На третий день немецкие самолеты висели над дивизией уже не восемь, а двенадцать часов. Они оставались в воздухе после заката солнца, и из высокой тьмы ночного неба возникали воющие голоса сирен «Юнкерсов» и, как тяжелые и частые удары молота, обрушивались на полыхавшую дымным красным пламенем землю фугасные бомбы. С утренней зари до вечерней били по дивизии немецкие пушки и минометы. Сто артиллерийских полков работали на немцев в районе Сталинграда. Иногда они устраивали огневые налеты, по ночам они вели изматывающий методический огонь. Вместе с ними работали минометные батареи. Это было направление главного удара.
По нескольку раз в день вдруг замолкали немецкие пушки, минометы, вдруг исчезала давящая сила пикировщиков. Наступала необычайная тишина. Тогда наблюдатели кричали: «Внимание!», и боевое охранение бралось за бутылки горючей жидкости, бронебойщики раскрывали брезентовые сумки с патронами, автоматчики обтирали ладонью свои ППШ, гранатометчики ближе подвигали ящики гранат. Эта короткая, минутная тишина не означала отдыха. Она предшествовала атаке.
Вскоре лязг сотен гусениц, низкое гудение моторов оповещали о движении танков, и лейтенант кричал:
— Товарищи, внимание! Слева просачиваются автоматчики.
Иногда немцы подходили на расстояние тридцати — сорока метров, и сибиряки видели их грязные лица, порванные шинели, слышали картавые выкрики, угрозы, насмешки, а после того как немцы откатывались, на дивизию с новой яростью обрушивались пикировщики и огневые валы артиллерии и минометов. В отражении немецких атак великую заслугу имела наша артиллерия. Командир артиллерийского полка Фугенфиров, командиры дивизионов и батарей находились вместе с батальонами, ротами дивизии на передовой. Радио связывало их с огневыми позициями, и десятки мощных дальнобойных орудий на левом берегу жили одним дыханием, одной тревогой, одной бедой и одной радостью с пехотой.

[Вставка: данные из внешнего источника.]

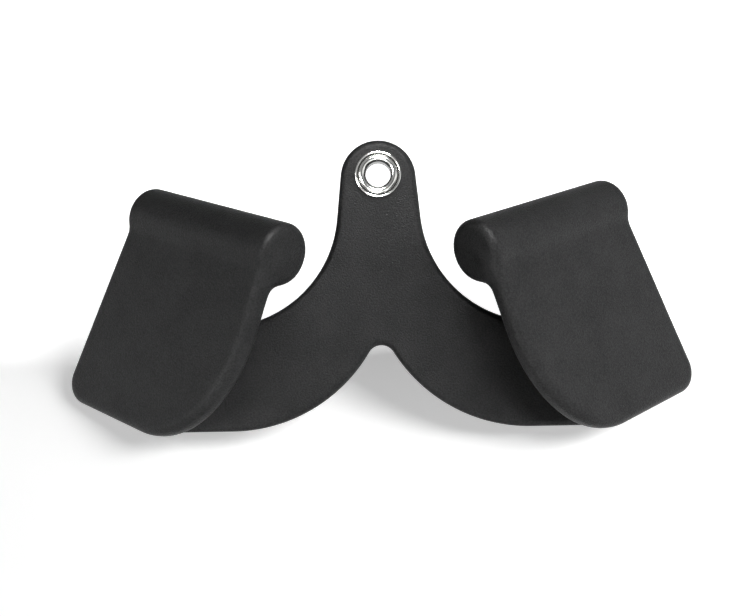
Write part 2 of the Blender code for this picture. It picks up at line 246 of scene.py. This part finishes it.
def palm_outline():
    """The coated palm plate below the roll's axis, with x from the outer edge to the inner one."""
    inner = ROLL_LENGTH / 2 - INNER_EDGE_SETBACK
    outer_top = OUTER_EDGE_SETBACK - ROLL_LENGTH / 2
    corner_y = OUTER_CORNER_RADIUS - PALM_REACH
    corner_x = outer_top + (OUTER_CORNER_RADIUS + corner_y * math.sin(PALM_FLARE)) / math.cos(PALM_FLARE)
    outer_corner = arc((corner_x, corner_y), OUTER_CORNER_RADIUS, math.pi - PALM_FLARE, math.pi * 3 / 2)
    inner_corner = [Vector((inner - INNER_CORNER_WIDTH * (1 - point.x),
                            INNER_CORNER_HEIGHT * (1 + point.y) - PALM_REACH))
                    for point in arc((0, 0), 1, -math.pi / 2, 0)]
    return [Vector((outer_top, 0))] + outer_corner + inner_corner + [Vector((inner, 0))]


def grip_axes():
    """The right grip's directions: outwards along the roll, up the palm and out of its face."""
    up = Vector((-math.sin(GRIP_LEAN), 0, math.cos(GRIP_LEAN)))
    inward = Vector((-math.cos(GRIP_LEAN), 0, -math.sin(GRIP_LEAN)))
    front = Vector((0, -1, 0))
    along = inward * math.cos(GRIP_TURN) + front * math.sin(GRIP_TURN)
    out = front * math.cos(GRIP_TURN) - inward * math.sin(GRIP_TURN)
    return -along, up, out


GRIP_ALONG, GRIP_UP, GRIP_OUT = grip_axes()
GRIP_MIDDLE = Vector((GRIP_OFFSET, 0, -GRIP_DROP))


def in_yoke(point, level):
    """A point of the yoke's outline, at a level behind its middle plane."""
    return Vector((point.x, level, point.y))


def in_palm(point, level):
    """A point of the right palm's outline, at a level in front of its middle plane."""
    return GRIP_MIDDLE - GRIP_ALONG * point.x + GRIP_UP * point.y + GRIP_OUT * level


# Pieces

def piece(name, mesh, *finishes):
    """An object in the scene, at the origin, with its finishes."""
    made = bpy.data.objects.new(name, mesh)
    bpy.context.scene.collection.objects.link(made)
    for finish in finishes:
        mesh.materials.append(finish)
    return made


def heart(name, outline, thickness, place):
    """The sharp-edged plate that lies one rim radius inside a rubber form."""
    bm = bmesh.new()
    levels = (-thickness / 2, thickness / 2)
    rings = [[bm.verts.new(place(point, level)) for point in outline] for level in levels]
    for index in range(len(outline)):
        after = (index + 1) % len(outline)
        bm.faces.new((rings[0][index], rings[0][after], rings[1][after], rings[1][index]))
    bm.faces.new(rings[0])
    bm.faces.new(rings[1])
    mesh = bpy.data.meshes.new(name)
    bm.to_mesh(mesh)
    bm.free()
    return piece(name, mesh)


def yoke_heart():
    """The yoke's heart, which ends just inside the back of each palm plate."""
    outline = inset(yoke_outline(), YOKE_RIM_RADIUS)
    made = heart("yoke heart", outline, YOKE_THICKNESS - 2 * YOKE_RIM_RADIUS, in_yoke)
    bm = bmesh.new()
    bm.from_mesh(made.data)
    for side in (LEFT, RIGHT):
        mirror = Matrix.Diagonal((side, 1, 1))
        everything = bm.verts[:] + bm.edges[:] + bm.faces[:]
        end = GRIP_MIDDLE + GRIP_OUT * (ARM_BITE - PALM_THICKNESS / 2)
        bmesh.ops.bisect_plane(bm, geom=everything, plane_co=mirror @ end, plane_no=mirror @ GRIP_OUT,
                               clear_outer=True)
    bm.to_mesh(made.data)
    bm.free()
    return made


def palm_heart():
    """The heart of the right palm, which stands for the left one's too."""
    outline = inset(palm_outline(), PALM_RIM_RADIUS)
    return heart("palm heart", outline, PALM_THICKNESS - 2 * PALM_RIM_RADIUS, in_palm)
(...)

Артиллерия делала десятки замечательных вещей: она прикрывала стальным плащом пехотные позиции, она корежила, как картон, сверхтяжелые немецкие танки, с которыми не могли справиться бронебойщики, она, словно меч, отсекала автоматчиков, лепившихся к броне танков, она обрушивалась то на площадь, то на тайные места сосредоточения, она взрывала склады и поднимала на воздух немецкие минометные батареи. Нигде за время войны пехота так не чувствовала дружбу и великую помощь артиллерии, как в Сталинграде.
В течение месяца немцы произвели сто семнадцать атак на полки сибирской дивизии.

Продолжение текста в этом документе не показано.